CD Review ◆ CD評 『琴音(ことね)』

CD「琴音(ことね)」
西村あきこ
ゴスペルシンガー

ありのままの等身大で

 まず第一印象、この「琴音」というタイトルと、ジャケットから、日本的な雰囲気、日本人の心に通じる癒し、懐かしさ、というのを感じました。しかも二枚組のCDそれぞれのタイトルが、「祈りうた」|黒人霊歌や日本の賛美歌などを歌った曲、と「日々のうた」|塩谷さんのオリジナルの曲、とネーミングもかわいいですね。

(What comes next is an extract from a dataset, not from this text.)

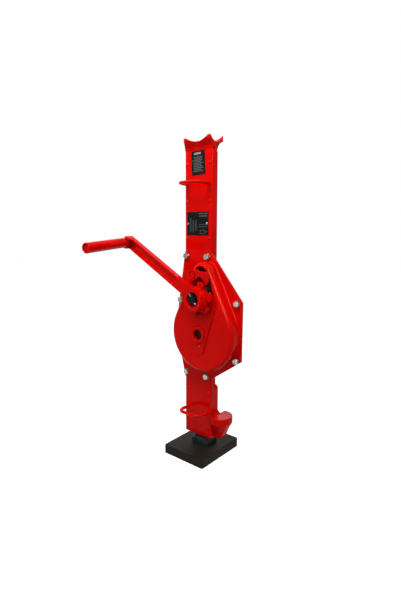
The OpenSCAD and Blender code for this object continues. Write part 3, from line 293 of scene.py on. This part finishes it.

 「祈りうた」、こちらは私たちにも馴染みの深いアメージング・グレイスなど賛美歌が続きますが、そのすべてがもう、すぐそこで塩谷さんが歌っているのか?と思えるような、声もピアノも生音に近い、ライブ感あふれた音作りがされていて、息づかいまではっきり聞こえてきそうです。 装飾を一切省いて、シンプルだからこそひとつひとつが力強い楽器の音と、やさしく、しかし心にぐさっとくるストレートな歌声とのハーモニーは、知らずに目をつむって聞き入ってしまう、生の音のもつ温かさに心癒される、そんな作品だと思います。

 がらっと雰囲気が変わるのが「日々のうた」、心地いいリズムと、これまたアコースティックな楽器たち(猫の声も!)が、楽しそうに、仲良さそうに演奏している、そんな雰囲気にあふれ、また違った塩谷さんの世界を聴かせてくれます。昼下がりにコーヒーでも飲んで、ほっと一息つく時に聴いてリラックスしたい!という感じです。

 音楽はどこにでもあふれかえり、知らず知らずに耳に入って来るのは、ほとんどが機械で作られた音や処理された声、そんなご時世ですが、でもやっぱりアコースティックにはかなわない、本来の生の音の持つ強さ、やさしさ、深さ、素晴らしさを思い起こしました。その中で、塩谷さん独特の温かな声で「この日々を全部を感謝したいんだ」というメッセージを聴くとストンと心に入ってくる……何も飾らず自然なありのままで、神様に作られた本来の形が一番素敵なんだと気づかせてくれたような気がします。